Almost every conversation we have with a CFO or business owner considering an asset-based revolver starts with the same question: how much can I actually borrow against my company's receivables and inventory? The lender websites give a number — "up to 85% of eligible AR" — but that number is deceptive. What lenders actually advance to a real business is meaningfully less than the sticker rate, because a borrowing base is built by starting with your book value and then subtracting everything that a credit officer will not lend against. If you understand how that math works before you go into a lender meeting, you will negotiate better, not overshoot on your sizing, and not be surprised at closing.
Here is the walkthrough. We will use a hypothetical middle-market distributor with $8 million in trade receivables and $6 million in inventory.
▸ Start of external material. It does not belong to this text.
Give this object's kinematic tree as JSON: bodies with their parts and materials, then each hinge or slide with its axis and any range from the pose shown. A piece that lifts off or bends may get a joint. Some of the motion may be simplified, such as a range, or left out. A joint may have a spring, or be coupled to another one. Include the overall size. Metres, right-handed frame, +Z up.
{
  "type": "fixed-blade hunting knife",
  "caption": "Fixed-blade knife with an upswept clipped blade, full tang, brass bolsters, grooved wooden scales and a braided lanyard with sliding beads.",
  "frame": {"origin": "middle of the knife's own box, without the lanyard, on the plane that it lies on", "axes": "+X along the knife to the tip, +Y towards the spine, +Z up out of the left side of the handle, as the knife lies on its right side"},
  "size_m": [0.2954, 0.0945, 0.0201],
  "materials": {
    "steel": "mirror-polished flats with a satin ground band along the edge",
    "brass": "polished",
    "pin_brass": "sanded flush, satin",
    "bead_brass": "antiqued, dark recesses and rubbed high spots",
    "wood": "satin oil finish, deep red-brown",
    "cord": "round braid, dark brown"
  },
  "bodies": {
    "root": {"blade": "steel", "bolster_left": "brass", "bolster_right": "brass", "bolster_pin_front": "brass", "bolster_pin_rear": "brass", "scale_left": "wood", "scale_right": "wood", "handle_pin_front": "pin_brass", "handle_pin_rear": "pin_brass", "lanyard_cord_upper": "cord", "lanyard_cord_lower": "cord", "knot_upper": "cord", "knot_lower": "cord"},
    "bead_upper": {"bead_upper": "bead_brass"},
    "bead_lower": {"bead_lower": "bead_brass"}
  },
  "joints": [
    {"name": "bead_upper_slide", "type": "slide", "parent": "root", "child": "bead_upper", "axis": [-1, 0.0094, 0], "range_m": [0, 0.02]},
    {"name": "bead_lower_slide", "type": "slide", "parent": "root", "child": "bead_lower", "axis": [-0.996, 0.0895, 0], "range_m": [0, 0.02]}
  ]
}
Numbers below are typical ranges — every lender has its own credit box and every deal is different — but the mechanics are universal.
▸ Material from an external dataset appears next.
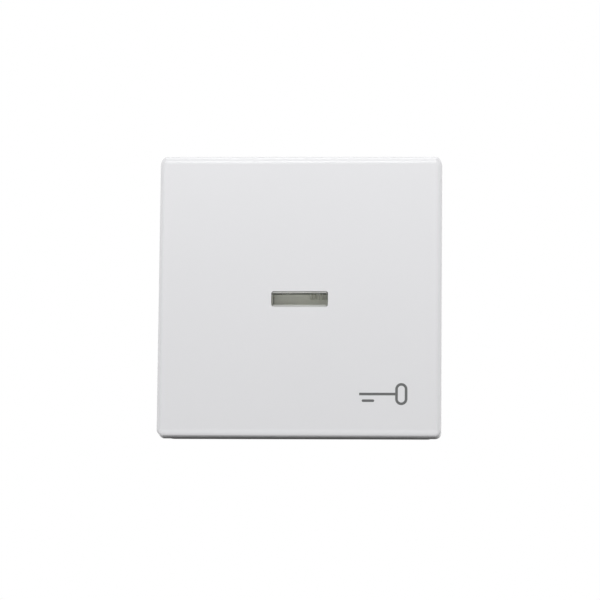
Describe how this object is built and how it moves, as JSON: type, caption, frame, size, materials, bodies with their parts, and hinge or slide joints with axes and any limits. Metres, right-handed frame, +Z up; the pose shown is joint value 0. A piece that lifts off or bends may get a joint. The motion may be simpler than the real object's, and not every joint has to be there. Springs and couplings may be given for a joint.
{
  "type": "illuminated push rocker switch",
  "caption": "Flush-box push rocker: square gloss plate with a lit window and a key sign, on an insert with changeover contact, glow lamp, clamps and claws.",
  "frame": {"origin": "centre of the support ring's back face, which lies in the wall plane", "axes": "+X to the right, +Z up, the rocker plate faces -Y and the insert goes into the wall along +Y"},
  "size_m": [0.068, 0.0333, 0.068],
  "materials": {
    "rocker_gloss": "smooth high gloss, white",
    "lens_clear": "clear moulded plastic, polished",
    "sign_ink": "dark grey print filling",
    "yoke_plastic": "fine satin, off-white",
    "galvanised_ring": "galvanised sheet, dull spangle",
    "frame_plastic": "satin light grey",
    "rivet_steel": "zinc plated",
    "housing_plastic": "satin thermoset, light grey",
    "rear_plastic": "satin thermoset, grey",
    "screw_steel": "zinc plated",
    "tray_plastic": "white reflecting satin",
    "lamp_glass": "clear drawn glass",
    "lamp_bead": "fused glass bead",
    "electrode_nickel": "bright nickel",
    "lead_tin": "tinned wire",
    "resistor_body": "beige lacquer",
    "bar_brass": "stamped sheet",
    "contact_silver": "silver alloy",
    "lever_bronze": "spring bronze strip",
    "slider_plastic": "natural acetal",
    "clamp_steel": "stainless leaf",
    "spring_steel": "drawn spring wire",
    "button_plastic": "satin mid grey",
    "claw_steel": "zinc-plated sheet",
    "nut_steel": "zinc plated"
  },
  "bodies": {
    "insert": {"support_ring": "galvanised_ring", "bearing_frame": "frame_plastic", "frame_rivets": "rivet_steel", "base_housing": "housing_plastic", "rear_cover": "rear_plastic", "housing_screws": "screw_steel", "lamp_holder": "tray_plastic", "glow_lamp": "lamp_glass", "lamp_base": "lamp_bead", "lamp_electrodes": "electrode_nickel", "lamp_leads": "lead_tin", "lamp_resistor": "resistor_body", "busbar_line": "bar_brass", "busbar_neutral": "bar_brass", "busbar_open": "bar_brass", "busbar_closed": "bar_brass", "fixed_contacts": "contact_silver", "clamp_springs": "clamp_steel", "return_spring": "spring_steel", "contact_spring": "spring_steel"},
    "rocker": {"rocker_cover": "rocker_gloss", "lens": "lens_clear", "key_symbol": "sign_ink", "rocker_yoke": "yoke_plastic"},
    "slider": {"push_slider": "slider_plastic"},
    "lever": {"contact_lever": "lever_bronze", "moving_contacts": "contact_silver"},
    "release_top": {"release_button_top": "button_plastic"},
    "release_bottom": {"release_button_bottom": "button_plastic"},
    "screw_right": {"claw_screw_right": "screw_steel"},
    "nut_right": {"claw_nut_right": "nut_steel"},
    "spreader_right": {"claw_right": "claw_steel"},
    "screw_left": {"claw_screw_left": "screw_steel"},
    "nut_left": {"claw_nut_left": "nut_steel"},
    "spreader_left": {"claw_left": "claw_steel"}
  },
  "joints": [
    {"name": "rocker_press", "type": "hinge", "parent": "insert", "child": "rocker", "pos_m": [0, -0.0049, 0], "axis": [1, 0, 0], "range_deg": [0, 4.5], "stiffness_Nm_per_rad": 0.9, "springref_deg": -0.34},
    {"name": "slider_push", "type": "slide", "parent": "insert", "child": "slider", "axis": [0, 1, 0], "range_m": [0, 0.00126], "deforming": ["return_spring"]},
    {"name": "lever_tip", "type": "hinge", "parent": "insert", "child": "lever", "pos_m": [0.009, 0.00245, -0.0035], "axis": [1, 0, 0], "range_deg": [0, 6], "deforming": ["contact_spring"]},
    {"name": "release_top_push", "type": "slide", "parent": "insert", "child": "release_top", "axis": [0, -1, 0], "range_m": [0, 0.0015], "stiffness_N_per_m": 800},
    {"name": "release_bottom_push", "type": "slide", "parent": "insert", "child": "release_bottom", "axis": [0, -1, 0], "range_m": [0, 0.0015], "stiffness_N_per_m": 800},
    {"name": "claw_right_spread", "type": "slide", "parent": "insert", "child": "spreader_right", "axis": [0.53, -0.848, 0], "range_m": [0, 0.00472]},
    {"name": "claw_nut_right_travel", "type": "slide", "parent": "insert", "child": "nut_right", "axis": [0, -1, 0], "range_m": [0, 0.004]},
    {"name": "claw_screw_right_turn", "type": "hinge", "parent": "insert", "child": "screw_right", "pos_m": [0.0236, 0, 0], "axis": [0, 1, 0], "range_deg": [0, 2881]},
    {"name": "claw_left_spread", "type": "slide", "parent": "insert", "child": "spreader_left", "axis": [-0.53, -0.848, 0], "range_m": [0, 0.00472]},
    {"name": "claw_nut_left_travel", "type": "slide", "parent": "insert", "child": "nut_left", "axis": [0, -1, 0], "range_m": [0, 0.004]},
    {"name": "claw_screw_left_turn", "type": "hinge", "parent": "insert", "child": "screw_left", "pos_m": [-0.0236, 0, 0], "axis": [0, 1, 0], "range_deg": [0, 2881]}
  ],
  "couplings": [
    {"joint": "slider_push", "follows": "rocker_press", "m_per_rad": 0.016},
    {"joint": "lever_tip", "follows": "rocker_press", "ratio": 1.3333},
    {"joint": "claw_nut_right_travel", "follows": "claw_right_spread", "ratio": 0.848},
    {"joint": "claw_screw_right_turn", "follows": "claw_right_spread", "rad_per_m": 10656},
    {"joint": "claw_nut_left_travel", "follows": "claw_left_spread", "ratio": 0.848},
    {"joint": "claw_screw_left_turn", "follows": "claw_left_spread", "rad_per_m": 10656}
  ]
}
Start With the Two Collateral Pools
Almost every asset-based revolver is sized off the same two pools: eligible accounts receivable and eligible inventory. Some deals also include equipment or real estate in the borrowing base, but the working-capital revolver is anchored on AR and inventory. The formula, at its simplest, is:
Borrowing Base = (Advance Rate x Eligible AR) + (Advance Rate x Eligible Inventory) − Reserves
Everything that follows is about turning your book number into the "eligible" number, applying the right advance rate, and then subtracting the right reserves. Get any of those three wrong and your estimate will be off by 20-40%.
Step One: Convert Book A/R Into Eligible A/R
The lender will not advance against every dollar on your accounts receivable aging. Certain categories of receivables are excluded entirely ("ineligibles"). Common exclusions:
- Invoices over 90 days past invoice date (some lenders use 60 days, some 120). If a customer is not paying on schedule, the lender assumes they may not pay at all.
- Cross-aging. If a single customer has any invoice more than 90 days past due, all of that customer's invoices — even current ones — are often excluded. One late invoice can knock a large otherwise-current customer entirely out.
- Concentration excess. If a single customer represents more than 15-25% of your total AR, the excess above the cap is excluded. A distributor with 40% of sales to one big-box retailer will have a big concentration reserve.
- Foreign receivables (unless credit-insured or supported by a letter of credit).
- Affiliate or intercompany receivables. Zero eligibility.
- Government receivables. Some lenders require Assignment of Claims Act filings; many exclude them.
- Contra accounts. If your customer is also your vendor, the lender assumes they could offset. The offsetable amount is excluded.
- Disputed invoices, credit memos, and unresolved deductions.
- Bill-and-hold, consignment, progress-billed, and pre-billed invoices where the goods have not shipped or the service has not been fully performed.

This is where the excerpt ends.